Serverless seems to me be just to be a more complicated way to do php shared hosting.
Is the Ruby runtime supported?
EDIT: No, https://github.com/vercel/fun?tab=readme-ov-file#runtimes
What are some use cases for lambdas? I've not got around to doing anything with them yet and I wonder what they are mostly used for.
I think lambdas work really well for doing things as a reaction.
So for example, uploading an image to s3 could trigger a job, or having them run in parallel on a job queue since they theoretically scale way better then spinning up lots of 'job processors' to deal with influx.
One of the most fringe but interesting usecases I'm aware of is it being suggested as part of co2 (and cost) reduction. The main idea is that since lambdas only run the exact amount of time needed, we don't continue running/reserving costly machine time. This is still something where research is being done and does mostly pass the responsibility to the infrastructure / PaaS solution though
Here's a strong opinion semi-loosely held:
The fundamental difference between functions-as-a-service and just deploying to a damn server is that you get the ability to scale very quickly.
Our app has a feature which is very demanding but used infrequently. We can split the workload and spin up dozens of lambdas instantly to provide acceptable response times. Wouldn't want to have a server over-provisioned to handle that amount of scale at all times.
All the other purported benefits (e.g. you can plug Lambda into S3 events) are just ways to do vendor lockin to yourself. And the ops-less-ness is cool but also you could deploy to a container platform for that.
I've heard they are good for prototyping things where you need to change APIs and spin up new stuff easily.
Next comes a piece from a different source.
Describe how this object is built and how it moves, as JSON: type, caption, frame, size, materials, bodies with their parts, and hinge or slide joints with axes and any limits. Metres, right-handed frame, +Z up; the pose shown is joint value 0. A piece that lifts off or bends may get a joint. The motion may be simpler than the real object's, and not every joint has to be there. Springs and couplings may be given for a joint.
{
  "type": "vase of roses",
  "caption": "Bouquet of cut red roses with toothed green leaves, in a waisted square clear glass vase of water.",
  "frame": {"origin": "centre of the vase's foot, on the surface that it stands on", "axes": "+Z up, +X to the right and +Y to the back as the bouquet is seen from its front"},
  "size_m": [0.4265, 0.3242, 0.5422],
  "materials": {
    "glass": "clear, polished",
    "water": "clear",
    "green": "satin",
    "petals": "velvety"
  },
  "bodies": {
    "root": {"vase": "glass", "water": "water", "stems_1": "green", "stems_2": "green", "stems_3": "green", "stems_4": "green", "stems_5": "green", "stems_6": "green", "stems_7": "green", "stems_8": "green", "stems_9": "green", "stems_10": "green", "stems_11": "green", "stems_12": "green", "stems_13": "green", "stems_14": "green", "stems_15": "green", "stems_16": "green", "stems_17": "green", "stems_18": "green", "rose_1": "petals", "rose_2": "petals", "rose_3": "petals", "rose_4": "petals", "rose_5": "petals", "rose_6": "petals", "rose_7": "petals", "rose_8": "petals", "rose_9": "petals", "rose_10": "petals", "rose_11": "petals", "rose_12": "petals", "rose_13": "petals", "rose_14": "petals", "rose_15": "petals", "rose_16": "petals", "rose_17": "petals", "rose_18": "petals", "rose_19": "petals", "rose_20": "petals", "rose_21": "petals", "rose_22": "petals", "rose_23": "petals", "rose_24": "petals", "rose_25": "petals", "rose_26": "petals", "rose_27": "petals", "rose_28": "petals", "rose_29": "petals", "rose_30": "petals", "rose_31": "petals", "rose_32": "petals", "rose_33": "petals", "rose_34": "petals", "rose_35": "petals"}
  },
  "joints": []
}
It might be better than using a service where you're basically required to have devops.
That said, you can also just spin up a VPS and use systemd to manage a service at small scale. There are also other PaaS solutions in addition to "serverless/lambda".
I've heard some horror stories about "lambda" pricing as well, so I'd make sure to read into that before becoming too dependent.
Or you can upload a cgi script to a web host like hetzner, then you have “serverless” too.
Do you think having a normalization layer between serverless and server-based approaches could actually help with the issue of becoming too dependent?
I find that the tight integration with providers like Azure, AWS, or CloudFront can make switching between them a very costly upfront decision.
Another disadvantage of serverless is that it’s quite challenging to produce an on-premises or enterprise-ready codebase if the need suddenly arises.
Being able to run things locally (like this post describes) is the only way anything should be accepted.
I could have done with this a while back. Seems much nicer than serverless framework.
I haven't developed in this space for a while so I'm just curious - which framework(s) are you referring to that this could have replaced?
Almost certainly this one https://www.serverless.com/
This doesn't really replace serverless framework though, only the serverless offline plugin (which is admittedly pretty dodgy).